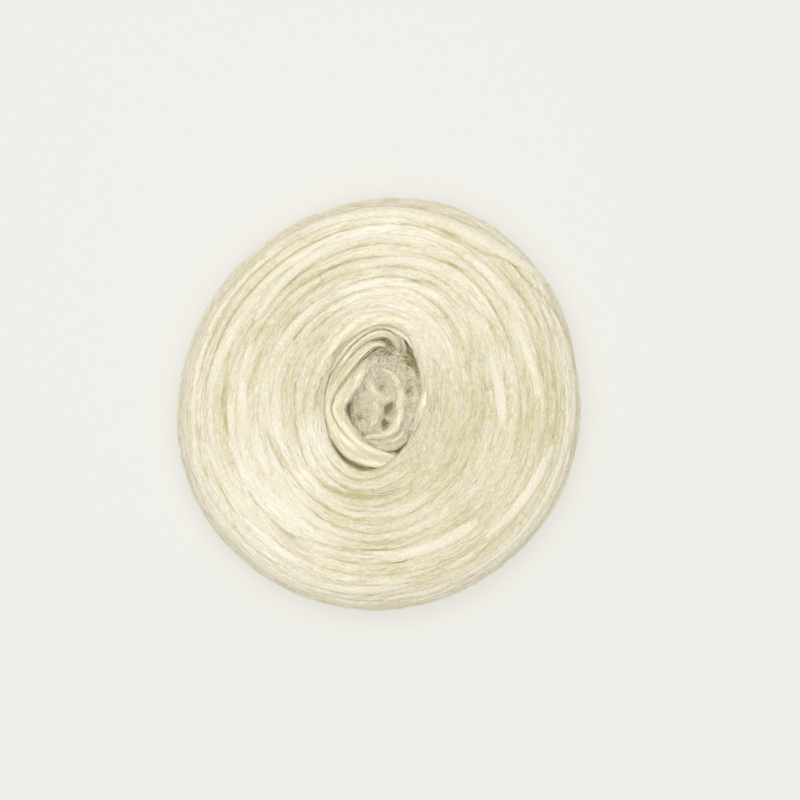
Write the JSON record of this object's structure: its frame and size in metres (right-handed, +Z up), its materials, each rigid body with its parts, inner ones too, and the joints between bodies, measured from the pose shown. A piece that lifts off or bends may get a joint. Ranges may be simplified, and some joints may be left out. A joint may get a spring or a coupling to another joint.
{
  "type": "unspun wool yarn",
  "caption": "Flat round plate of soft unspun wool roving, wound in a spiral round an oval eye, with the loose inner strands and a teased tuft of fibre in the middle.",
  "frame": {"origin": "on the surface that the plate lies on, under the middle of its outline", "axes": "+Z up through the eye of the plate, +Y towards the narrow top of the oval eye, +X to the right as seen from above"},
  "size_m": [0.178, 0.1822, 0.0448],
  "materials": {
    "wool": "matte cream fleece, fine fibres along the turns, soft sheen",
    "loose_wool": "matte pale cream fleece, fine fibres along the strand",
    "teased_wool": "matte, curly open fibre, darker in its hollows"
  },
  "bodies": {
    "root": {"wound_plate": "wool", "eye_strand_outer": "loose_wool", "eye_strand_inner": "loose_wool", "eye_tuft": "teased_wool"}
  },
  "joints": []
}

#### Work to be completed:
Reproduce the material verbatim, line by line.

#### Solved exercise:
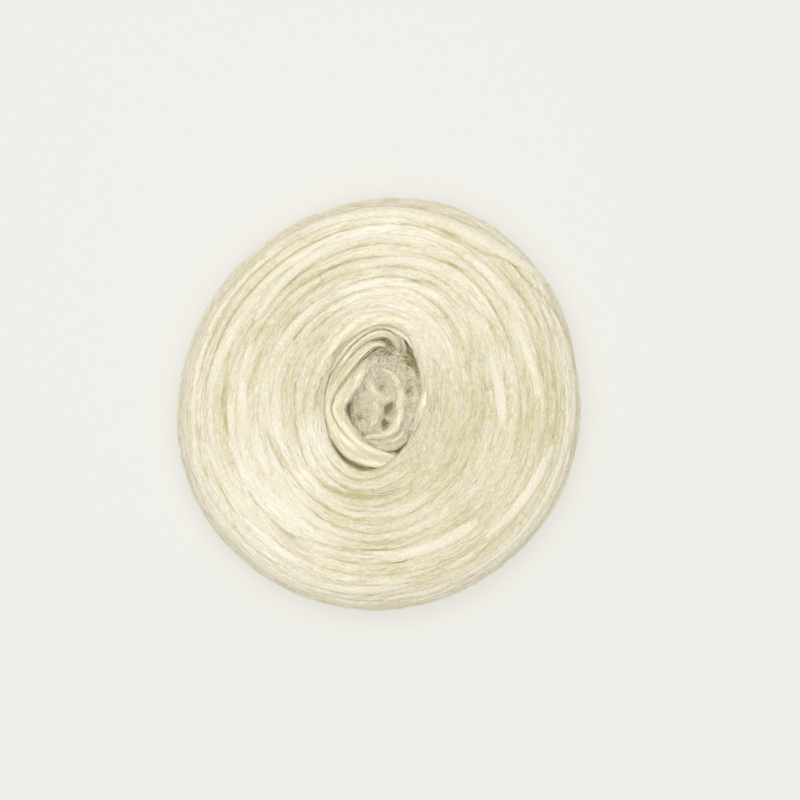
Write the JSON record of this object's structure: its frame and size in metres (right-handed, +Z up), its materials, each rigid body with its parts, inner ones too, and the joints between bodies, measured from the pose shown. A piece that lifts off or bends may get a joint. Ranges may be simplified, and some joints may be left out. A joint may get a spring or a coupling to another joint.
{
  "type": "unspun wool yarn",
  "caption": "Flat round plate of soft unspun wool roving, wound in a spiral round an oval eye, with the loose inner strands and a teased tuft of fibre in the middle.",
  "frame": {"origin": "on the surface that the plate lies on, under the middle of its outline", "axes": "+Z up through the eye of the plate, +Y towards the narrow top of the oval eye, +X to the right as seen from above"},
  "size_m": [0.178, 0.1822, 0.0448],
  "materials": {
    "wool": "matte cream fleece, fine fibres along the turns, soft sheen",
    "loose_wool": "matte pale cream fleece, fine fibres along the strand",
    "teased_wool": "matte, curly open fibre, darker in its hollows"
  },
  "bodies": {
    "root": {"wound_plate": "wool", "eye_strand_outer": "loose_wool", "eye_strand_inner": "loose_wool", "eye_tuft": "teased_wool"}
  },
  "joints": []
}